The river of fire that roared through the Larkfield area north of Santa Rosa took Ken Moholt-Siebert’s home and most everything in it, and the lives of dear neighbors Leroy and Donna Halbur.
The pinot vineyards that produce estate fruit for Ancient Oak Cellars, the winery Ken operates with his wife, Melissa, aren’t looking good.
But what’s this in the envelope he found in his car?
It’s a wooden peg, or treenail, that once did its part to hold together the hull of the warship USS Constitution — Old Ironsides.
The tiny piece of history was handed down from Ken’s great-grandfather, noted architect Victor Siebert. The story was that Victor went to Massachusetts to study at MIT and in 1907 contributed some money to a restoration of the USS Constitution, which had been launched in 1797.
As thanks for his gift, Victor received what was purported to be one of the famous ship’s original 150,000 or so pegs.

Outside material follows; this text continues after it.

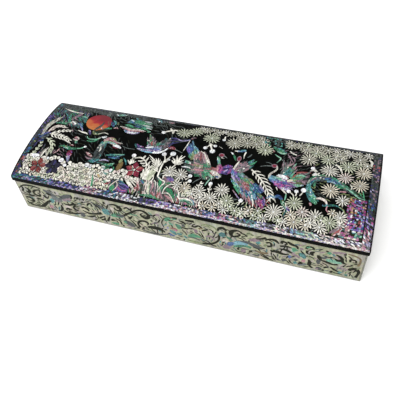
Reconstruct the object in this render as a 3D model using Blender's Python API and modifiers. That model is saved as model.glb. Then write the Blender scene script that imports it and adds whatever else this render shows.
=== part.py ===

A bit over two weeks ago, Ken took the artifact to a meeting of the Santa Rosa East Rotary Club because fellow Rotarian Dan Drummond had just visited Boston and savored a tour of Old Ironsides, the world’s oldest commissioned warship.
When Ken returned home from the Rotary meeting, he should have carried the treenail back into the house and put it where it belonged. When he found it in the car that carried him quickly from the fire, he smiled in gratitude for that instant of negligence.
THE DIVAS of Fountaingrove toasted at Sharon Wright’s home the other day, to survival and friendship.
Sharon, the longtime community leader and former Santa Rosa mayor and City Council member, hosted a luncheon for the nine women who for years worked out together with trainer Alan Ramos three times a week at the Fountaingrove Golf & Athletic Club.
Of the 10 of them, eight lost their homes to the fire. But all lived.
The most overtly thankful Diva at Wright’s table was Shirley Ward. The retired Bank of America exec was asleep early the morning of Oct. 9 when neighbor and fellow Diva Laura Clelland and her daughter, Elle, came banging and screaming at the front door.
Shirley feels certain that had the Clellands not done that, she and her husband, Bill, would have died that morning in their home on Hanover Place, across the street from SSU President Judy Sakaki. The homes of the Wards and the Clellands and of Sakaki and her husband, Patrick McCallum, all were destroyed.
One day, Shirley will recount how Laura Clelland told her, “I would not have left without you,” and not cry.
CRICKLEWOOD II or another restaurant may welcome diners one day onto the hallowed meet-and-eat spot on Old Redwood Highway just north of Santa Rosa. At present it is occupied by a heap of memory-infused char.
Michael and Lynette O’Brien not only ran the cozy Cricklewood for 42 years, they lived upstairs. They escaped with little.
Might they seek to create a new Cricklewood there? Michael replied, “At the moment it’s just too close.”
He and Lynette are off to San Diego to stay near family, rest and ponder the future.